• [What to do]
Give back the entire listing verbatim.

• [Listing]
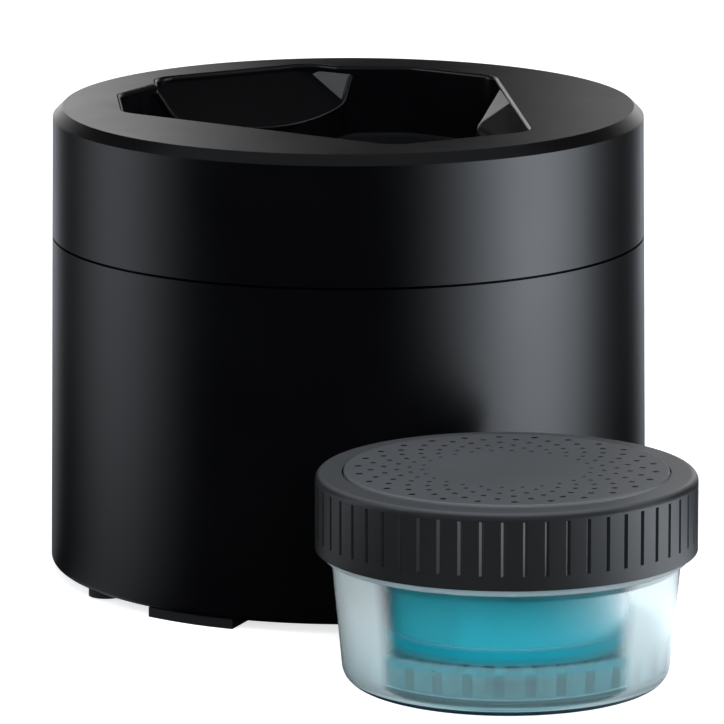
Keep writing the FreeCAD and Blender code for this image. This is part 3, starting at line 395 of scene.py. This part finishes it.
# the same for the pot: its floor, its corner, and clear wall above
potSkin = {
    "centre": cupCentre, "radius": 23.8, "draft": 0.0, "outerRough": 0.14, "innerRough": 0.1,
    "milkiest": 0.0, "foot": 1.0, "cloud": "#e4eff1",
    "bands": [
        (0.0, "#4fa9b4", 0.6), (9.0, "#4fa9b4", 0.6), (9.8, "#22a3b3", 0.7),
        (11.2, "#22a3b3", 0.7), (11.6, "#52bcc9", 0.3), (11.9, "#f4fafb", 0.0),
        (26.0, "#f4fafb", 0.0),
    ],
}

cupPlastic = clearPlastic("clearMouldedSanCup", cupSkin)
potPlastic = clearPlastic("clearMouldedPolypropylenePot", potSkin)
fluid = cleaningLiquid("dyedCleaningLiquid", liquidSizes)
rubber = softRubber("mouldedElastomerBlack", "#0c0c0d", "#161617")
linerFoam = softRubber("pressedFoamLiner", "#8e9290", "#a3a7a4")
screwSteel = platedSteel("zincPlatedSteel", steelSizes)
foam = openFoam("reticulatedFilterFoam", foamSizes)

# what each node of the frame is made of
dress(["base_casing"], casingPlastic)
dress(["top_casing"], topPlastic)
dress(["left_guide", "right_guide"], guidePlastic)
dress(["base_plate", "cartridge_bay", "shaver_basin", "nozzle_plate"], innerPlastic)
dress(["rim_seal", "front_left_foot", "front_right_foot", "back_foot", "basin_gasket",
       "throat_seal"], rubber)
dress(["base_screws", "bay_screws", "basin_screws"], screwSteel)
dress(["cartridge_cup"], cupPlastic)
dress(["inner_pot"], potPlastic)
dress(["cleaning_fluid"], fluid)
dress(["filter_ring"], foam)
dress(["cup_lid"], lidPlastic)
dress(["cap_liner"], linerFoam)
dress(["cap_ring"], capPlastic)
dress(["cap_disc"], discPlastic)
print("stage: materials on the frame's nodes")

# light goes straight through the clear walls, so the liquid behind them isn't in the dark
for name in ("cartridge_cup", "inner_pot"):
    nodes[name].visible_shadow = False


# the cap's disc, in mm: a raised plate with curved arms of small holes
discSizes = {
    "radius": 31.3, "seat": 40.4, "top": 41.55, "edge": 0.35,
    "arms": 26, "holesPerArm": 6, "firstRing": 16.2, "lastRing": 28.6, "twist": 34,
    "smallHole": 0.45, "largeHole": 0.72, "holeDepth": 0.5, "shadeDepth": 0.05,
    "shadeFit": 0.98, "holeSides": 14, "sides": 128, "softAngle": 35, "cutAngle": 12,
}


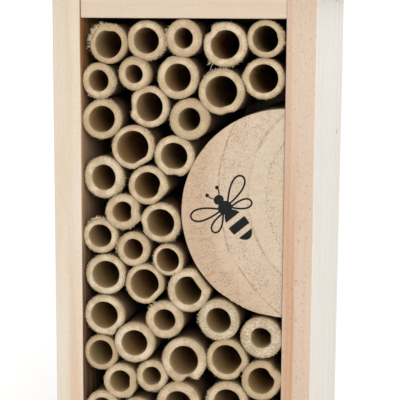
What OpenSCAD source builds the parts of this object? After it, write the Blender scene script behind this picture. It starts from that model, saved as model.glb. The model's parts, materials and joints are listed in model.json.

• [Right answer]
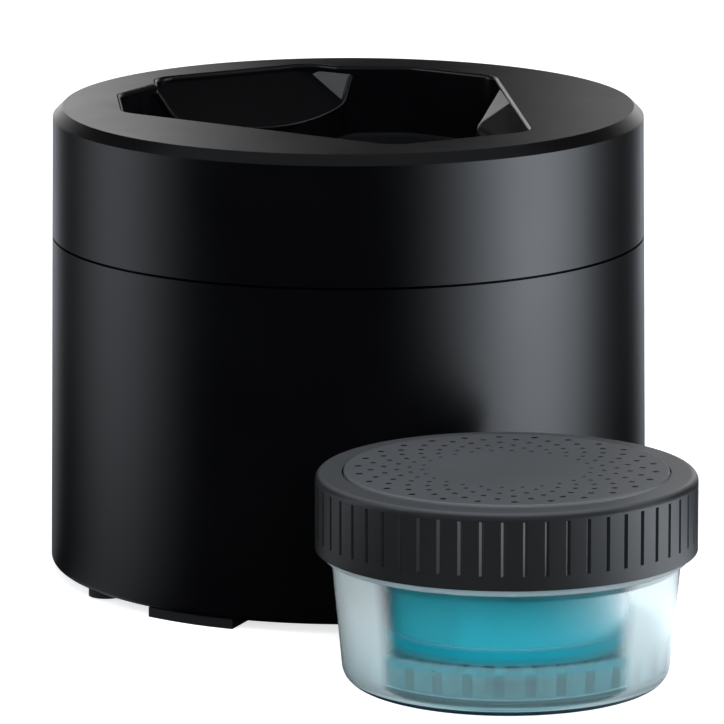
Keep writing the FreeCAD and Blender code for this image. This is part 3, starting at line 395 of scene.py. This part finishes it.
# the same for the pot: its floor, its corner, and clear wall above
potSkin = {
    "centre": cupCentre, "radius": 23.8, "draft": 0.0, "outerRough": 0.14, "innerRough": 0.1,
    "milkiest": 0.0, "foot": 1.0, "cloud": "#e4eff1",
    "bands": [
        (0.0, "#4fa9b4", 0.6), (9.0, "#4fa9b4", 0.6), (9.8, "#22a3b3", 0.7),
        (11.2, "#22a3b3", 0.7), (11.6, "#52bcc9", 0.3), (11.9, "#f4fafb", 0.0),
        (26.0, "#f4fafb", 0.0),
    ],
}

cupPlastic = clearPlastic("clearMouldedSanCup", cupSkin)
potPlastic = clearPlastic("clearMouldedPolypropylenePot", potSkin)
fluid = cleaningLiquid("dyedCleaningLiquid", liquidSizes)
rubber = softRubber("mouldedElastomerBlack", "#0c0c0d", "#161617")
linerFoam = softRubber("pressedFoamLiner", "#8e9290", "#a3a7a4")
screwSteel = platedSteel("zincPlatedSteel", steelSizes)
foam = openFoam("reticulatedFilterFoam", foamSizes)

# what each node of the frame is made of
dress(["base_casing"], casingPlastic)
dress(["top_casing"], topPlastic)
dress(["left_guide", "right_guide"], guidePlastic)
dress(["base_plate", "cartridge_bay", "shaver_basin", "nozzle_plate"], innerPlastic)
dress(["rim_seal", "front_left_foot", "front_right_foot", "back_foot", "basin_gasket",
       "throat_seal"], rubber)
dress(["base_screws", "bay_screws", "basin_screws"], screwSteel)
dress(["cartridge_cup"], cupPlastic)
dress(["inner_pot"], potPlastic)
dress(["cleaning_fluid"], fluid)
dress(["filter_ring"], foam)
dress(["cup_lid"], lidPlastic)
dress(["cap_liner"], linerFoam)
dress(["cap_ring"], capPlastic)
dress(["cap_disc"], discPlastic)
print("stage: materials on the frame's nodes")

# light goes straight through the clear walls, so the liquid behind them isn't in the dark
for name in ("cartridge_cup", "inner_pot"):
    nodes[name].visible_shadow = False


# the cap's disc, in mm: a raised plate with curved arms of small holes
discSizes = {
    "radius": 31.3, "seat": 40.4, "top": 41.55, "edge": 0.35,
    "arms": 26, "holesPerArm": 6, "firstRing": 16.2, "lastRing": 28.6, "twist": 34,
    "smallHole": 0.45, "largeHole": 0.72, "holeDepth": 0.5, "shadeDepth": 0.05,
    "shadeFit": 0.98, "holeSides": 14, "sides": 128, "softAngle": 35, "cutAngle": 12,
}


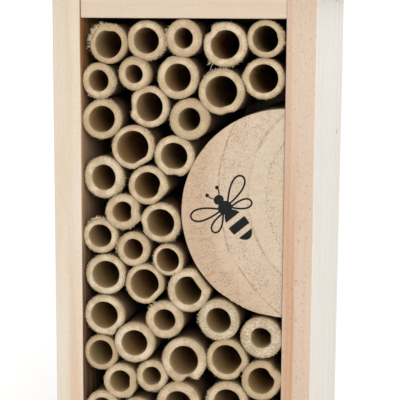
What OpenSCAD source builds the parts of this object? After it, write the Blender scene script behind this picture. It starts from that model, saved as model.glb. The model's parts, materials and joints are listed in model.json.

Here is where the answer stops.